その宇土櫓をアップで見てみよう。激しい揺れをうけて引き戸が外れていたりはするものの、木造ゆえのしなやかな構造のおかげか目立った損傷は見られない。屋根部分にはしっかりと瓦を留める工夫がされている。棟瓦は太い金具と針金で補強されていて、その他の部分も漆喰と釘で念入りに固定されている。ちゃんと補強さえしておけば、重い瓦屋根でもそう簡単には崩壊しないらしい。




小天守も基本的に瓦の固定はしっかりできている。ただ最上部の棟部分は崩れかけていて、鯱(しゃちほこ)が傾いていた。もう少し余震が続いていたら、ちょっと危なかったかもしれない。




一方で瓦の損壊の大きかった大天守では、頂上の棟瓦と鯱が消失していた。

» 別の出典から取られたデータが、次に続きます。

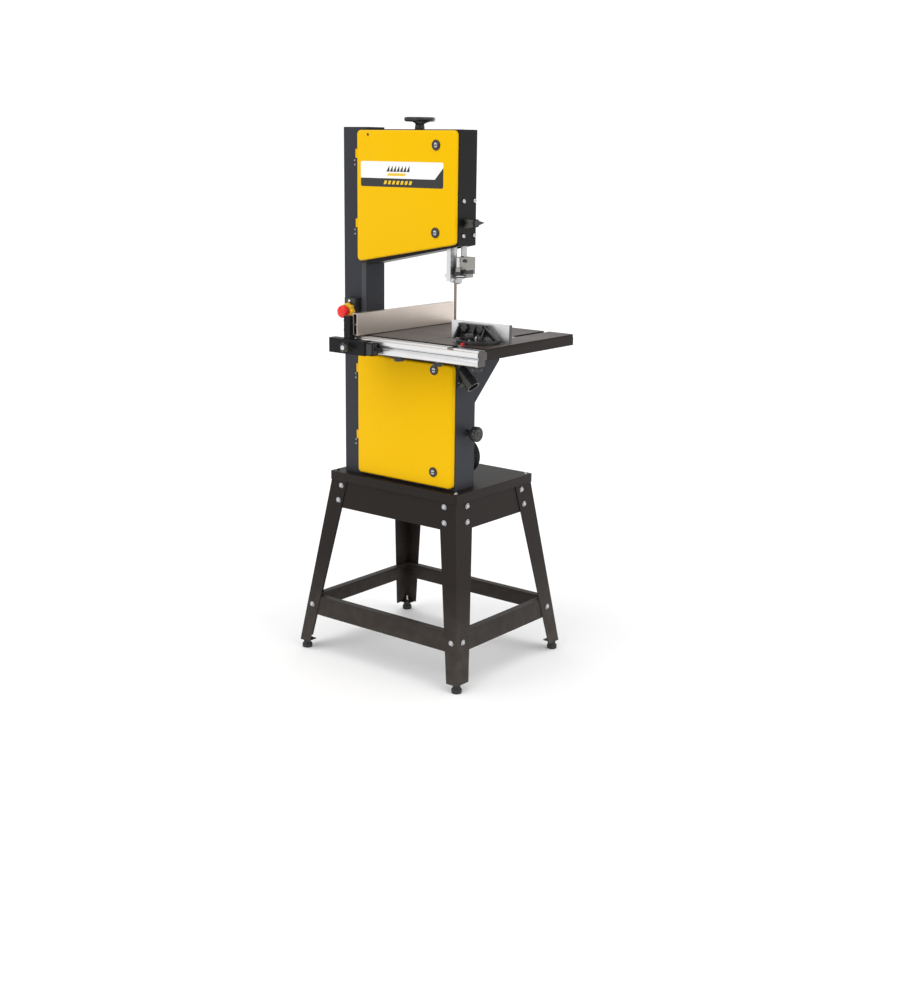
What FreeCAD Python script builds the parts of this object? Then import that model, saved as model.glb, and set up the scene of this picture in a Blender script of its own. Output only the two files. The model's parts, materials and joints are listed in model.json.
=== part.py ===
"""Band saw on a sheet-metal stand, built as a parametric document of separate sub-parts.

Every length is in millimetres.  X runs to the operator's right, Y away from the operator and
Z up.  All places are given from the middle of the stand on the floor, and each object's
Placement then moves it by centre_x and centre_y to the middle of the whole machine's outline.
"""
import FreeCAD, Part
import os
import re

import Sketcher

# ---------------------------------------------------------------- driving dimensions
SIZES = {
    "centre_x": 36.6, "centre_y": -38.7,          # middle of the outline, from the stand's middle
    "sheet_wall": 2.5,                            # steel sheet of stand and body
    "fit_gap": 0.3,                               # clearance between pieces that move apart
    "running_gap": 0.05,                          # radial play of a shaft or post in its bore
    # stand
    "plate_half_x": 238.5, "plate_half_y": 184.0, "plate_top": 554.0, "plate_lip": 26.0,
    "leg_top_x": 232.5, "leg_top_y": 177.5, "leg_foot_x": 305.0, "leg_foot_y": 253.5,
    "leg_foot_height": 25.0,
    "leg_front_top": 62.0, "leg_side_top": 79.0, "leg_front_foot": 39.0, "leg_side_foot": 53.0,
    "foot_inset_x": 13.5, "foot_inset_y": 16.0, "foot_radius": 15.0, "foot_tab": 34.0,
    "apron_low": 449.0, "apron_high": 540.0,
    "brace_low": 113.0, "brace_high": 169.0, "brace_flange": 20.0,
    "bolt_radius": 4.0, "bolt_head": 7.0, "bolt_play": 0.2, "bolt_lift": 1.1,
    "apron_bolt_low": 470.0, "apron_bolt_high": 514.0, "brace_bolt": 141.0,
    "corner_bolt_inset": 17.0,
    # body
    "body_half": 208.0, "body_front": -150.0, "column_right": -120.0, "column_face": -140.0,
    "upper_depth": 77.0, "lower_depth": 86.0, "column_top": 1545.0,
    "upper_top": 1539.0, "upper_floor_left": 1167.0, "upper_floor_right": 1234.0,
    "lower_top": 915.0, "rim_width": 18.0, "top_rim": 12.0,
    # doors
    "door_left": -144.0, "door_right": 205.0, "door_depth": 15.6, "door_gap": 0.4,
    "door_round": 12.0, "door_skin": 1.5, "upper_door_top": 1536.5, "upper_door_left_low": 1173.0,
    "upper_door_right_low": 1236.5, "lower_door_low": 562.0, "lower_door_high": 912.0,
    "hinge_x": -150.0, "hinge_y": -157.0, "knuckle_radius": 4.5, "pin_radius": 2.0,
    "hinge_half": 24.5, "lock_x": 142.0, "lock_radius": 13.5, "lock_reach": 58.0,
    # wheels and blade
    "wheel_x": 8.0, "upper_wheel_z": 1368.0, "lower_wheel_z": 746.0, "wheel_front": -112.0,
    "wheel_width": 22.0, "wheel_radius": 152.5, "tyre_thick": 2.5, "rim_thick": 8.0,
    "hub_radius": 27.0, "hub_bore": 17.5, "spindle_radius": 7.5, "web_thick": 7.0,
    "blade_gap": 0.6, "blade_thick": 0.6, "blade_width": 12.7,
    "screw_x": 14.0, "screw_y": -81.0, "screw_radius": 5.0,
    "handwheel_radius": 46.5, "handwheel_top": 1572.0,
    # drive
    "motor_x": 119.0, "motor_z": 622.0, "motor_radius": 52.0, "motor_back": 20.0,
    "motor_pulley_radius": 22.0, "wheel_pulley_radius": 55.0, "belt_width": 9.0, "belt_thick": 3.0,
    "belt_knob_y": -99.0, "belt_knob_z": 716.0, "belt_knob_radius": 22.5,
    # guide
    "post_x": 190.0, "post_y": -101.0, "post_radius": 8.5, "post_low": 1203.0, "post_high": 1500.0,
    "holder_low": 1252.0, "holder_high": 1362.0, "guide_knob_z": 1295.0,
    "guard_low": 1137.0, "guard_high": 1325.0, "roller_radius": 8.0,
    # table
    "table_left": -54.0, "table_right": 376.0, "table_front": -242.0, "table_back": 171.0,
    "table_top": 983.0, "table_plate": 9.0, "table_rib": 31.0, "rib_wide": 10.0,
    "slot_x": 284.0, "slot_wide": 18.4, "slot_deep": 6.0, "insert_radius": 34.0, "insert_thick": 4.0,
    "trunnion_radius": 55.0, "trunnion_thick": 16.0, "front_trunnion": -138.0, "rear_trunnion": 10.0,
    # rail, fence and mitre gauge
    "rail_left": -90.0, "rail_right": 380.0, "rail_front": -279.0, "rail_back": -249.0,
    "rail_low": 939.0, "rail_high": 981.0,
    "fence_right": -35.0, "fence_wide": 16.0, "fence_front": -287.0, "fence_back": 141.0,
    "fence_low": 984.5, "fence_high": 1046.0, "fence_wall": 2.2,
    "head_left": -124.0, "head_right": 8.0, "head_front": -306.0,
    "head_low": 934.0, "head_high": 975.0, "fence_knob_x": -51.0,
    "mitre_y": -150.0, "mitre_bar_front": -236.0, "mitre_bar_back": 10.0,
    "mitre_plate_left": 174.0, "mitre_plate_right": 373.0, "mitre_plate_y": -131.0,
    "mitre_plate_high": 1034.0, "mitre_slot": 44.0,
    # switch and dust outlet
    "switch_x": -164.0, "switch_z": 1034.0, "switch_half": 20.0, "switch_low": 1004.0,
    "switch_high": 1071.0, "switch_depth": 26.0, "stop_radius": 18.0, "stop_stem": 9.0, "stop_travel": 5.0,
    "chute_y": -127.0, "chute_z": 895.0, "chute_radius": 17.0, "chute_bore": 15.5,
    "chute_length": 59.0, "spigot_radius": 19.0, "spigot_length": 28.0,
}

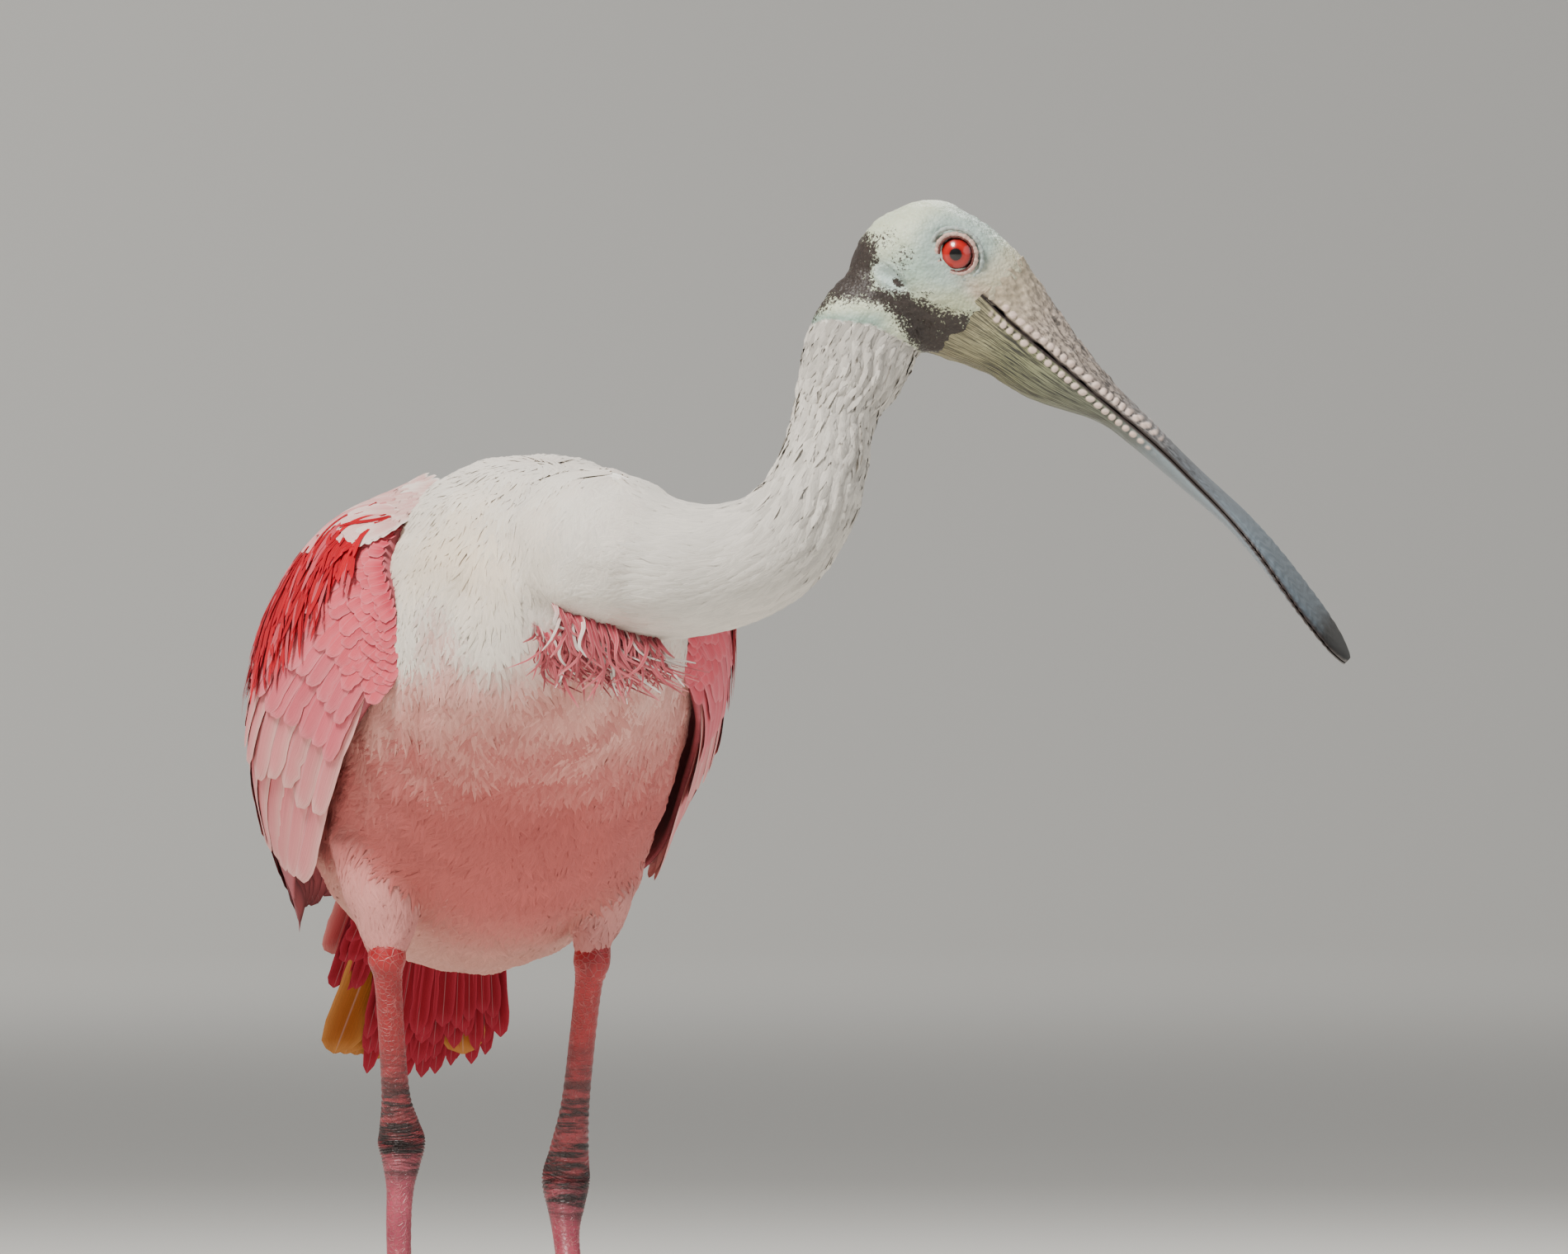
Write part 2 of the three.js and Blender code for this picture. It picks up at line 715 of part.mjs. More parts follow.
const wingRight = wing(-1, 25).subtract(torsoClear).subtract(beyond([-gap / 2, 0, 0], [1, 0, 0]));
const wingLeft = wing(1, 35).subtract(torsoClear).subtract(beyond([gap / 2, 0, 0], [-1, 0, 0]));
place("wing_right", wingRight, wingPink, featherTrim);
place("wing_left", wingLeft, wingPink, featherTrim);

// Tail

const tailDown = rad(46);
const tailWay = [0, Math.cos(tailDown), -Math.sin(tailDown)];
const tailUp = [0, Math.sin(tailDown), Math.cos(tailDown)];
const tailAt = (back, up, x) => add([x, 128, 209], add(mul(tailWay, back), mul(tailUp, up)));

function tailVane(x0, x1, back, up, halfWidth, shape, tilt) {
  const rows = shape.map(([k, share]) => {
    const side = [Math.cos(rad(tilt)), 0, 0];
    const turned = add(side, mul(tailUp, Math.sin(rad(tilt))));
    return {
      at: tailAt(mix(back[0], back[1], k), mix(up[0], up[1], k), mix(x0, x1, k)),
      side: turned,
      normal: unit(cross(turned, tailWay)),
      half: halfWidth * share,
    };
  });
  return ribbon(rows, tailVaneThickness);
}

function tail() {
  const random = seeded(31);
  const stump = [
    [[0, 118, 212], 18, 15],
    [[0, 138, 199], 20, 12],
    [[0, 156, 180], 17, 8],
    [[0, 167, 168.5], 12, 3.5],
  ].map(([at, half, high]) => ring(at, [1, 0, 0], tailUp, half, high, 14));
  const parts = [loft(stump)];
  for (let i = 0; i < 12; i += 1) {
    const k = i - 5.5;
    const rank = Math.abs(k) - 0.5;
    const drop = -rank * 1.05 - (k > 0 ? 0.5 : 0);
    const tip = 104 - rank * 1.6 + random() * 1.5;
    parts.push(tailVane(k * 1.9, k * 4.1, [22, tip], [drop * 0.8, drop], 8.5, fullShape, 0));
  }
  for (let i = 0; i < 5; i += 1) {
    const k = i - 2;
    const rank = Math.abs(k);
    const tip = 68 - rank * 4 + random() * 5;
    const lift = 4.6 - rank * 1.3 + (k > 0 ? 0 : 0.6);
    parts.push(tailVane(k * 5.4, k * 8.4, [6, tip], [lift * 0.5, lift], 9.5, shortShape, 0));
  }
  for (let i = 0; i < 7; i += 1) {
    const k = i - 3;
    const rank = Math.abs(k);
    const tip = 86 - rank * 6 + random() * 6;
    const lift = -9.4 + rank * 0.4 - (i % 2) * 1.2;
    parts.push(tailVane(k * 4.3, k * 6.6, [8, tip], [-5, lift], 8, shortShape, 0));
  }
  return joined(parts);
}

let tailSolid = tail().subtract(torsoClear);
place("tail", tailSolid, tailTan, featherTrim);

// Legs

// Take a body and its near surroundings away from another, so a gap is left between them
function clearOf(solid, other) {
  let left = solid.subtract(other);
  for (const axis of [0, 1, 2]) {
    for (const way of [-gap, gap]) {
      const shift = [0, 0, 0];
      shift[axis] = way;
      left = left.subtract(other.translate(shift));
    }
  }
  return left;
}

// Hip to toes: [x, y, z, radius]
const legRows = {
  right: [
    [-33, 30, 232, 20],
    [-36, 19, 215, 21],
    [-39, 8, 196, 16],
    [-40, 2, 181, 10],
    [-40.5, 0, 172, 6.4],
    [-39.8, 1.5, 165, 4.7],
    [-37.5, 7, 145, 4.4],
    [-35, 13, 126, 4.8],
    [-33, 17, 116, 6.6],
    [-32, 18.5, heelHeightRight, 7.9],
    [-32.2, 17.8, 103, 6.4],
    [-33, 16, 94, 4.6],
    [-34, 13, 80, 4.2],
    [-34, 10, 50, 3.9],
    [-34, 7, 25, 4.1],
    [-34, 5.4, 14, 4.8],
    [-34, 4.6, 7, 5.4],
  ],
  left: [
    [33, 36, 230, 20],
    [35, 26, 213, 20],
    [34, 13, 198, 15],
    [32, 8, 183, 9.6],
    [30.5, 5.5, 171, 6.2],
    [29.8, 7, 164, 4.7],
    [29, 14, 145, 4.4],
    [28.3, 23, 122, 4.8],
    [27.8, 31, 106, 6.6],
    [27.5, 35, heelHeightLeft, 8],
    [26.8, 31.5, 88, 6.3],
    [26, 27.5, 80, 4.7],
    [25.8, 22, 70, 4.2],
    [25.5, 4, 40, 3.9],
    [25.3, -8, 20, 4.1],
    [25.2, -13.2, 12, 4.8],
    [25.2, -16.5, 7, 5.4],
  ],
};

function legPart(rows, from, to, steps, count) {
  return tube(rows, steps, count, [0, 1, 0], from, to);
}

function legCut(rows, solid, u, side) {
  const here = through(rows, u).slice(0, 3);
  const way = unit(sub(through(rows, u + 0.05).slice(0, 3), through(rows, u - 0.05).slice(0, 3)));
  const shifted = add(here, mul(way, (side * gap) / 2));
  return solid.subtract(beyond(shifted, mul(way, side === 1 ? -1 : 1)));
}

// Feather fringe at the lower end of a thigh
function thighLocks(rows, seed) {
  const random = seeded(seed);
  const plumes = [];
  for (let i = 0; i < 6; i += 1) {
    const angle = (i / 6) * 2 * Math.PI + random() * 0.3;
    const start = through(rows, 2.5);
    const end = through(rows, 3.9 - random() * 0.2);
    const out = [Math.cos(angle), Math.sin(angle), 0];
    const wide = (row, k) => add(row.slice(0, 3), mul(out, row[3] * k));
    const path = [
      wide(start, 0.8),
      wide(through(rows, 3), 0.98),
      wide(through(rows, 3.5), 1.04),
      wide(end, 0.95),
    ];
    plumes.push(lock(path, out, mix(2.8, 3.6, random())));
  }
  return plumes;
}

const hingeCut = 4.0;
const heelCut = 10.2;
const footCut = 14.6;

// Toes: [turn from straight ahead in degrees, length, first pad radius]
const toes = [
  [0, 64, 4.2],
  [-27, 50, 3.9],
  [29, 56, 4],
  [176, 25, 3.4],
];

function toe(base, turn, length, radius, outward) {
  const angle = rad(-90 + turn * outward);
  const way = [Math.cos(angle), Math.sin(angle), 0];
  const rows = [];
  const joints = Math.max(2, Math.round(length / 18));
  const steps = joints * 2;
  for (let i = 0; i <= steps; i += 1) {
    const k = i / steps;
    const swell = 1 + 0.1 * Math.cos(k * joints * 2 * Math.PI);
    const size = radius * mix(1, 0.62, k) * swell;
    const at = add(base, mul(way, k * length));
    rows.push([at[0], at[1], size - soleFlat, size]);
  }
  const body = tube(rows, steps, 6);
  const nail = rows[steps];
  const tip = (k, up) => add(nail.slice(0, 3), add(mul(way, k), [0, 0, up]));
  const claw = tube([
    [...tip(-3, 0.2), 2.0],
    [...tip(1, 0.6), 1.7],
    [...tip(5, 0.2), 1.1],
    [...tip(9, -0.7), 0.4],
  ], 3, 4);
  return body.add(claw);
}

// Thin skin between the bases of the front toes
function web(base, first, second, reach, outward) {
  const angleOne = rad(-90 + first * outward);
  const angleTwo = rad(-90 + second * outward);
  const tipOne = add(base, [Math.cos(angleOne) * reach, Math.sin(angleOne) * reach, 0]);
  const tipTwo = add(base, [Math.cos(angleTwo) * reach, Math.sin(angleTwo) * reach, 0]);
  const middle = add(base, mul(sub(add(tipOne, tipTwo), mul(base, 2)), 0.36));
  const outline = [base, tipOne, middle, tipTwo];
  const low = outline.map((p) => [p[0], p[1], 1.2]);
  const high = outline.map((p) => [p[0], p[1], 2.8]);
  return loft([low, high]);
}

function foot(rows, outward) {
  const hub = through(rows, rows.length - 1);
  const base = [hub[0], hub[1], 0];
  const ankle = legPart(rows, footCut - 0.2, rows.length - 1, 4, 10);
  const parts = [legCut(rows, ankle, footCut, 1)];
  for (const [turn, length, radius] of toes) {
    parts.push(toe(base, turn, length, radius, outward));
  }
  parts.push(web(base, 0, -27, 19, outward));
  parts.push(web(base, 0, 29, 24, outward));
  return joined(parts).subtract(beyond([0, 0, floorLevel], [0, 0, -1]));
}

for (const [name, rows, outward, seed, wingSolid] of [
  ["right", legRows.right, -1, 41, wingRight],
  ["left", legRows.left, 1, 42, wingLeft],
]) {
  const upper = joined([legPart(rows, 0, hingeCut + 0.2, 8, 14), ...thighLocks(rows, seed)]);
  let thigh = legCut(rows, upper, hingeCut, -1).subtract(torsoClear);
  thigh = clearOf(thigh, wingSolid);
  place("thigh_" + name, thigh, white);
  const shin = legCut(rows, legPart(rows, hingeCut - 0.2, heelCut + 0.2, 16, 10), hingeCut, 1);
  place("tibia_" + name, legCut(rows, shin, heelCut, -1), legRed);
  const shank = legCut(rows, legPart(rows, heelCut - 0.2, footCut + 0.2, 10, 10), heelCut, 1);
  place("tarsus_" + name, legCut(rows, shank, footCut, -1), legRed);
  place("foot_" + name, foot(rows, outward), legRed);
}

// Stand the whole on the floor, its outline centred over the origin

const bounds = new THREE.Box3().setFromObject(model);
const shift = new THREE.Vector3(
  -(bounds.min.x + bounds.max.x) / 2,
  -(bounds.min.y + bounds.max.y) / 2,
  -bounds.min.z,
);
for (const mesh of model.children) {
  mesh.geometry.translate(shift.x, shift.y, shift.z);
}

export default model;
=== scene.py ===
import math

import bmesh
import bpy
import numpy as np
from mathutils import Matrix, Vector
from mathutils.bvhtree import BVHTree


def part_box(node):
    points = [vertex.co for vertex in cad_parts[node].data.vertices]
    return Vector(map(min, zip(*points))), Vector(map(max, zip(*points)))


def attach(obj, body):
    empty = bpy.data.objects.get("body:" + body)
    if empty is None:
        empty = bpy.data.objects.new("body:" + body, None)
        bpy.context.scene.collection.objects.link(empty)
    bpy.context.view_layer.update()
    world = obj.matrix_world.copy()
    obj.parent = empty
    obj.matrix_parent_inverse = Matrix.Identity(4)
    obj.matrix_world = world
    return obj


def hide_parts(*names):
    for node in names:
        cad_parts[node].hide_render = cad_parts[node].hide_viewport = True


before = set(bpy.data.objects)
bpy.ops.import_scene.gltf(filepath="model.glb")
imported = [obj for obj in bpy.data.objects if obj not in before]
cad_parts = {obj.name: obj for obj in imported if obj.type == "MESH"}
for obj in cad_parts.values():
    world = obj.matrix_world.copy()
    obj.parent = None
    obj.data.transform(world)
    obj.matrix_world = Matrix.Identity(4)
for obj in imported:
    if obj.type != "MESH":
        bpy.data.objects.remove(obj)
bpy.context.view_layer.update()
print("frame loaded")

# Modelled in millimetres in the frame the solids were drawn in, then moved into the row
seatOfEye = np.array([125.78, -131.46, 406.26])  # centre of the right eyeball in that frame
eyeLow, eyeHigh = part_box("eye_right")
rowShift = np.array((eyeLow + eyeHigh) / 2) * 1000 - seatOfEye


def rad(degrees):
    return degrees * math.pi / 180


def unit(vectors):
    vectors = np.asarray(vectors, float)
    return vectors / np.maximum(np.linalg.norm(vectors, axis=-1, keepdims=True), 1e-9)


def mix(a, b, share):
    return a + (b - a) * share


def ease(low, high, value):
    share = np.clip((np.asarray(value, float) - low) / (high - low), 0, 1)
    return share * share * (3 - 2 * share)


def through(rows, place):
    # Smooth curve through rows of numbers, place running from 0 to the last row.
    rows = np.asarray(rows, float)
    last = len(rows) - 1
    place = np.clip(np.asarray(place, float), 0, last)
    index = np.clip(np.floor(place).astype(int), 0, last - 1)
    part = (place - index)[..., None]
    wide = np.vstack([2 * rows[0] - rows[1], rows, 2 * rows[-1] - rows[-2]])
    before, here, after, later = wide[index], wide[index + 1], wide[index + 2], wide[index + 3]
    cube = 3 * here - before - 3 * after + later
    square = 2 * before - 5 * here + 4 * after - later
    return here + 0.5 * part * (after - before + part * (square + part * cube))


def linear(code):
    # A colour written as sRGB hex, in linear light.
    parts = [int(code[i:i + 2], 16) / 255 for i in (1, 3, 5)]
    return tuple(p / 12.92 if p <= 0.04045 else ((p + 0.055) / 1.055) ** 2.4 for p in parts)


def tone(code):
    return np.array(linear(code))


def smoothNoise(points, size, seed):
    # Soft noise in -1..1 from a few sine waves in random directions, size in mm.
    draw = np.random.default_rng(seed)
    total = np.zeros(len(points))
    for _ in range(7):
        way = unit(draw.normal(size=3))
        pace = 2 * math.pi / (size * draw.uniform(0.6, 1.5))
        total += np.sin(points @ way * pace + draw.uniform(0, 6.3))
    return total / 3.2


# Shared shape of the bird, the same named sizes as its solids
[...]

素人目線であまり断定的なことを書くわけにもいかず、感想みたいな物言いになるけれども、ここは建物が一番高いということもあって、最上部のメンテナンスが行き届いていなかった可能性は…まあ、あるかもしれない。

だとすれば、固定の甘さから棟瓦が真っ先に崩れて、重い鯱(しゃちほこ)と共に落下し、周囲の瓦を巻き込んで破壊しながら転げおちていったのではないか。…そんな印象を、筆者は持ってみた。大天守の中層以下の瓦は比較的きれいな状態なので、頂上付近の崩壊さえ防ぐことが出来たら随分と状況は改善されていたように思う。

まあいずれにしても、壊れてしまったものは仕方がない。瓦を葺き直したら、以降は再発防止策に万全を期してほしいところだな…(´・ω・`)




そんな熊本城ではあるけれども、公園を散策する人々はのんびりしたもので、激甚災害指定を受けていることが嘘みたいな平和な風景であった。 …何なのだろう、このギャップは。